Osmo Vänskä et la symphonie-monde
Gustav Mahler (1860-1911) : Symphonie n°3 en ré mineur. Jennifer Johnston, mezzo-soprano ; Chœur de femmes du Minnesota Chorale, Minnesota Boychoir, Minnesota Orchestra, Osmo Vänskä. 2022. Livret en anglais, allemand et français. 104’07’’. BIS 2486.
Avec cette Symphonie n°3, le chef d’orchestre Osmo Vänskä met un terme à son intégrale Mahler. Bis éditant simultanément à cette parution un coffret intégral, nous réécouterons cette somme dans son ensemble, mais concentrons-nous ici sur cette fabuleuse partition.
Comme avec les précédents volumes, Osmo Vänskä adopte une approche mesurée et construite au service de la musique. Point de grand barnum orchestral d’une mécanique rutilante et démonstrative. Le premier mouvement surprend par une certaine forme de retenue.

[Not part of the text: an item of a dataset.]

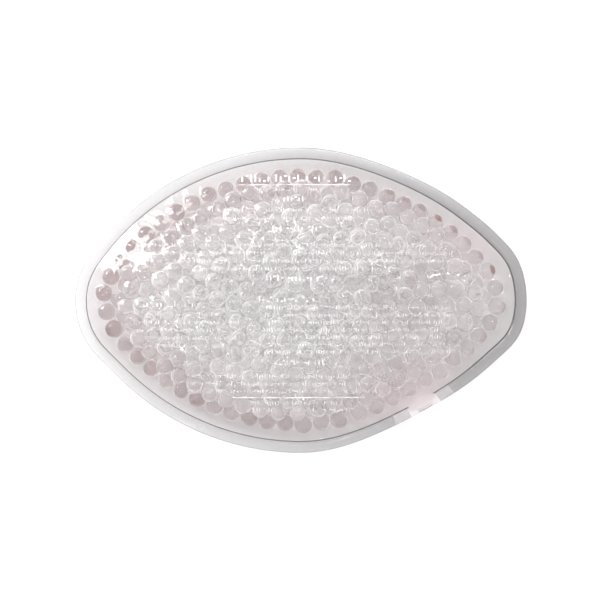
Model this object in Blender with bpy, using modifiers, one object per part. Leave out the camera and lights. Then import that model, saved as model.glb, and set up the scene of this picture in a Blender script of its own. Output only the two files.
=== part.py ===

Le chef ne cherche pas à faire exploser les forces telluriques, mais se veut le grand architecte d’un avènement d’un monde qui, selon cette partition, ne peut être que beau. On admire la construction patiente qui s’appuie sur le soin apporté aux textures et aux équilibres. Nous ne sommes pas dans la sculpture granitique et intimidante mais dans une peinture de paysage qui rend un univers de formes, de couleurs et de nuances. Mais la grande réussite d’Osmo Vänskä est de ne pas dénerver le discours qui garde sa tension et sa linéarité mais dans des couleurs limpides d’une source à sa naissance
Mais cette mesure du temps musical permet au chef de tenir le discours sur la distance de l'œuvre jusqu’à l’apothéose du mouvement final, souvent parent pauvre des interprétations, tant son ton peu spectaculaire reste mal compris. La direction respecte particulièrement les indications de Mahler “Langsam. Ruhevoll. Empfunden “ [Lent. Calme. Avec sentiment], en particulier la notion de “Empfunden” qui n’est pas ici un pathos mais un émerveillement devant cette symphonie-monde.

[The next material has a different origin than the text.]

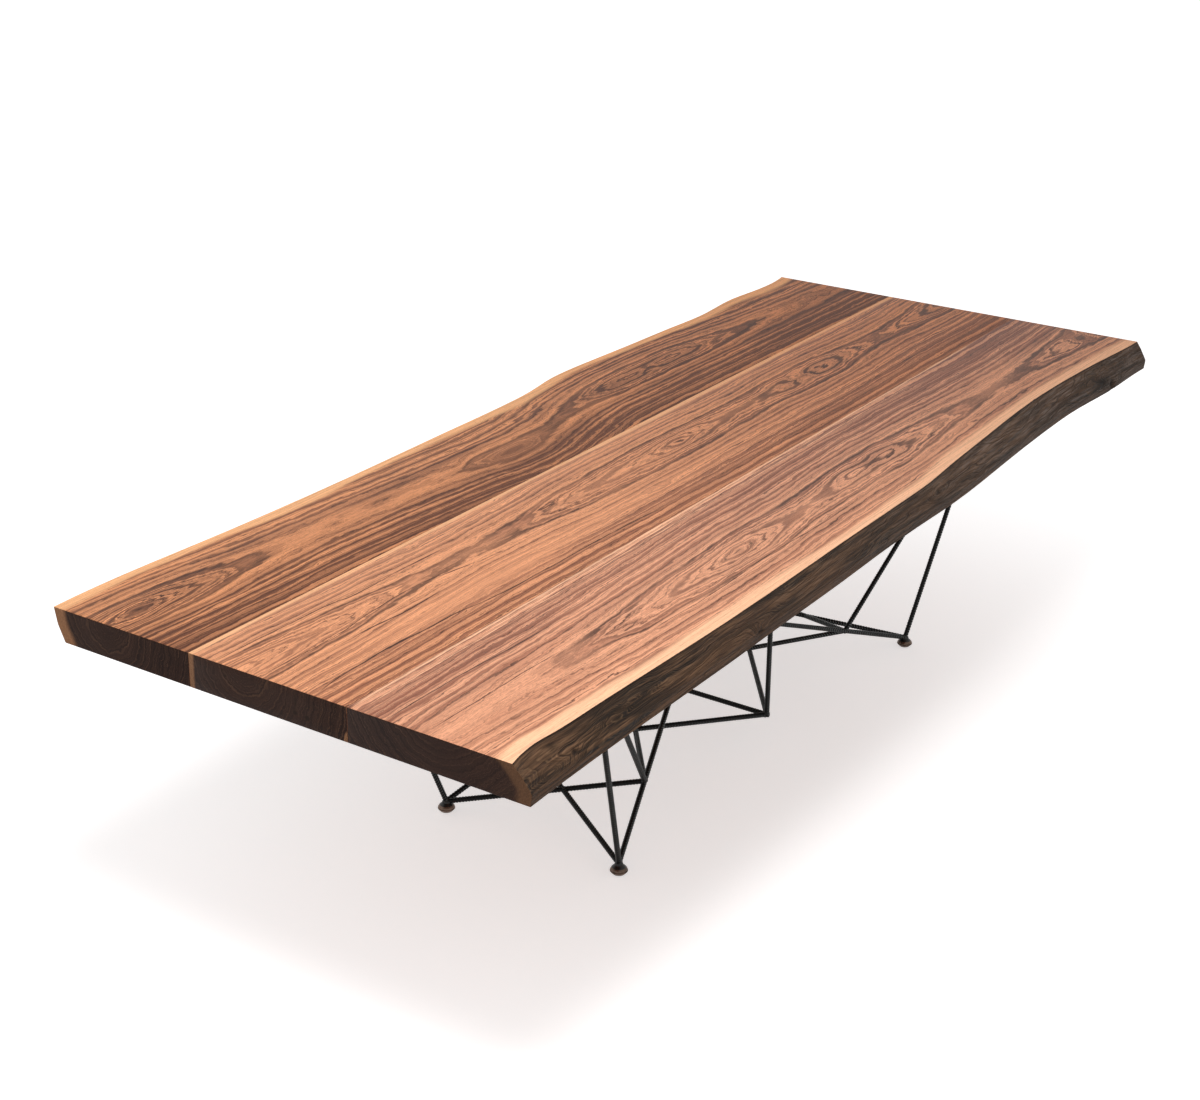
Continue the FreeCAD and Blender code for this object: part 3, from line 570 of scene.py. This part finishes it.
# A group that gives the growth rings of one board anywhere inside it
def boardFigure(name, board):
    group, given, result = startGroup(
        "figure_" + name, "Place", "Rings Knot Crack Pale Depth Clear Drift Steep Strong")
    tree = group
    seed = board["seed"]
    place = given["Place"]
    sway = timesPlus(tree, softNoise(tree, place, (1.5, 4.0, 4.0), 2.0, 0.5, seed), 0.026, -0.013)
    shake = softNoise(tree, place, (6.0, 30.0, 30.0), 3.0, 0.6, seed + 3.0)
    shake = timesPlus(tree, shake, 0.015, -0.0075)
    jag = timesPlus(tree, softNoise(tree, place, (4.5, 60.0, 60.0), 3.0, 0.65, seed + 6.0), 0.1, -0.05)
    moved = vectorMaths(tree, "ADD", place, placeFrom(tree, jag, plus(tree, sway, shake)))
    axes = axesOf(tree, moved)
    across = drawnCurve(tree, axes["X"], [(x, y) for x, y, z in board["heart"]], -0.6, 0.6)
    height = drawnCurve(tree, axes["X"], [(x, z) for x, y, z in board["heart"]], 0.0, 0.15)
    aside = minus(tree, axes["Y"], across)
    below = minus(tree, plus(tree, height, topHeight), axes["Z"])
    radius = maths(tree, "SQRT", plus(tree, times(tree, aside, aside), times(tree, below, below)))
    ripple = softNoise(tree, place, (9.0, 42.0, 42.0), 4.0, 0.62, seed + 9.0)
    radius = plus(tree, radius, timesPlus(tree, ripple, 0.022, -0.011))
    radius = hillsOf(tree, moved, [knot[:5] for knot in board["knots"]], radius)
    cores = [(along, side, reachAlong * 0.24, reachAcross * 0.26, dark)
             for along, side, reachAlong, reachAcross, push, dark in board["knots"] if dark]
    clear = minus(tree, 1.0, hillsOf(tree, moved, board["calm"], 0.0, "MAXIMUM"))
    steep = maths(tree, "DIVIDE", maths(tree, "ABSOLUTE", aside), plus(tree, radius, 0.002))
    depths = board["depths"]
    depth = drawnCurve(tree, axes["Y"], depths, 0.0, 1.0, depths[0][0], depths[-1][0])
    feedAll(tree, result, Rings=maths(tree, "DIVIDE", radius, board["pitch"]), Clear=clear,
            Steep=steep, Drift=times(tree, clear, timesPlus(tree, steep, 0.4, 0.6)),
            Knot=hillsOf(tree, moved, cores, 0.0, "MAXIMUM"),
            Strong=hillsOf(tree, moved, board["strong"], 0.0, "MAXIMUM"),
            Depth=hillsOf(tree, moved, board["smokes"], depth))
    plain = axesOf(tree, place)
    for lines, output in (("darkLines", "Crack"), ("paleLines", "Pale")):
        mark = 0.0
        for width, least, points in board[lines]:
            low, high = min(y for x, y in points) - 0.01, max(y for x, y in points) + 0.01
            start, end = points[0][0], points[-1][0]
            middle = drawnCurve(tree, plain["X"], points, low, high, start, end)
            mask = useGroup(tree, thinLine, Place=place, Start=start, End=end, Middle=middle,
                            Width=width, Least=least)[0]
            mark = larger(tree, mark, mask)
        feedAll(tree, result, **{output: mark})
    return group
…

Autre immense qualité de cette lecture, le soin des détails et des nuances. Le matériau orchestral est déjà d’une beauté incroyable mais le chef soigne les césures, les gradations et les dynamiques. Certains moments sont extraordinaires tels que la fin du troisième mouvement avec le dialogue entre le cor de postillon et les cors ou le début du final avec ce tapis de cordes aéré et mobile.

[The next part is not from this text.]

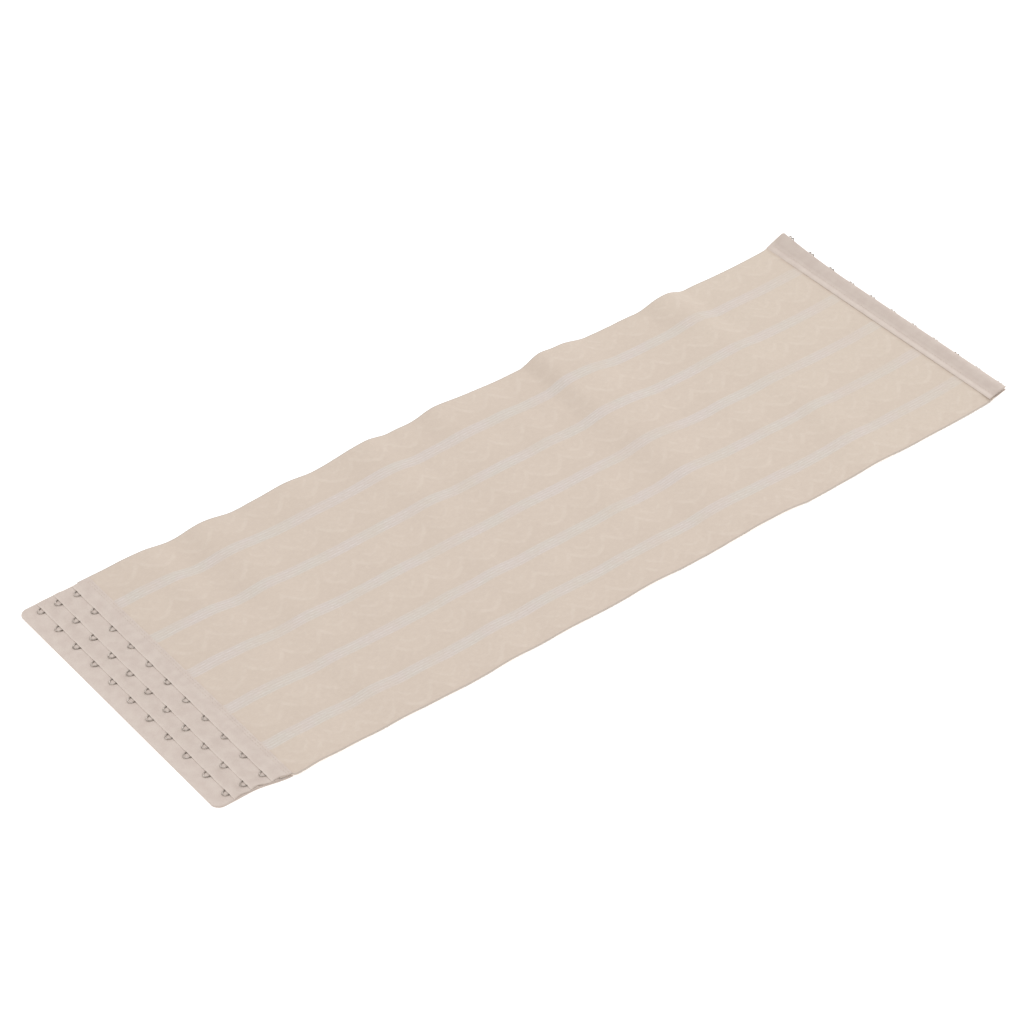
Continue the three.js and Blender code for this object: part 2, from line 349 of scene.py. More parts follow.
def keep_darkening(thing, darkening):
    """Keeps how much each vertex of a wire is darkened, from 0 to 1."""
    layer = thing.data.attributes.new("darkening", "FLOAT", "POINT")
    layer.data.foreach_set("value", darkening.astype(np.float32))


def tree_of(thing):
    mesh = thing.data
    return BVHTree.FromPolygons([v.co for v in mesh.vertices], [p.vertices for p in mesh.polygons])


def heights(tree, x, y, upward):
    """Height of a CAD surface over each (x, y) in millimetres, seen from below if upward."""
    start = -0.05 if upward else 0.05
    way = Vector((0, 0, 1 if upward else -1))
    found = np.full(x.shape, np.nan)
    for index in np.ndindex(x.shape):
        place = Vector((x[index] * MM + ORIGIN[0], y[index] * MM + ORIGIN[1], start))
        hit = tree.ray_cast(place, way)[0]
        if hit is not None:
            found[index] = hit.z / MM
    return found


def blurred(values, spread, axis):
    """A Gaussian blur with its spread in samples along one axis."""
    reach = int(3 * spread) + 1
    weights = np.exp(-0.5 * (np.arange(-reach, reach + 1) / spread) ** 2)
    weights /= weights.sum()
    padding = [(0, 0), (0, 0)]
    padding[axis] = (reach, reach)
    padded = np.pad(values, padding, mode="reflect", reflect_type="odd")
    return np.apply_along_axis(lambda line: np.convolve(line, weights, "valid"), axis, padded)


def edge_lines(low, high, radius, inner):
    """The inner grid lines, and lines that crowd towards both ends, where the cloth's edge is rounded."""
    near = [0.0, radius * 0.15, radius * 0.45, radius]
    middle = [v for v in inner if low + radius * 1.4 < v < high - radius * 1.4]
    return np.array([low + d for d in near] + middle + [high - d for d in reversed(near)])


def rounding(distance, radius):
    """How far a rounded edge has dropped at a distance in from the edge."""
    run = np.clip(1.0 - distance / radius, 0.0, 1.0)
    return radius * (1.0 - np.sqrt(1.0 - run**2))


# Panel
def stripe_distance(across):
    return (across - FIRST_STRIPE + STRIPE_PITCH / 2) % STRIPE_PITCH - STRIPE_PITCH / 2


def band_place(across):
    return (across - FIRST_STRIPE) % STRIPE_PITCH


def motif_lines(along, across):
    """How strongly a point lies on the scallops and garlands, from 0 to 1."""
    place = (along - SCALLOP_PHASE + SCALLOP_PITCH / 2) % SCALLOP_PITCH - SCALLOP_PITCH / 2
    band = band_place(across)
    total = 0.0
    for bottom, depth, width, power, line in (
        (SCALLOP_BOTTOM, SCALLOP_DEPTH, SCALLOP_PITCH, SCALLOP_POWER, SCALLOP_LINE),
        (GARLAND_BOTTOM, GARLAND_DEPTH, GARLAND_WIDTH, GARLAND_POWER, GARLAND_LINE),
    ):
        share = np.abs(2 * place / width)
        curve = bottom - depth * share**power
        slope = depth * power * 2 / width * share ** (power - 1)
        distance = np.abs(band - curve) / np.sqrt(1 + slope**2)
        inside = smooth((MOTIF_TIP - share) / (MOTIF_TIP - 1))
        total = np.maximum(total, smooth(line / 2 + MOTIF_SOFTNESS - distance) * inside)
    return total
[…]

Enfin, cette interprétation ne serait pas possible sans la complicité des musiciens du Minnesota Orchestra. Certes, il s’agit d’un orchestre à l’histoire des plus prestigieuses et qui s’inscrit dans la légende du disque, mais on ne peut qu’admirer le niveau stratosphérique de ses pupitres tant dans les individualités que le collectif. Ces musiciens ne semblent avoir aucune limites dans les nuances, la musicalité et la capacité à fusionner avec la vision de leur chef. Mention très bien aussi pour les forces chorales et la mezzo-soprano Jennifer Johnston.
La prise de son Bis est également fabuleuse dans sa capacité à rendre les couleurs orchestrales et la gamme des nuances. On a rarement été autant dans l’orchestre nous délectant de cette musique.
Au risque de se répéter quand il s’agit d’Osmo Vänskä, c’est encore un accomplissement musical majeur de l’un des plus grands chefs de notre temps, un chef qui impose sa vision singulière et personnelle d’un enregistrement qui marque son temps.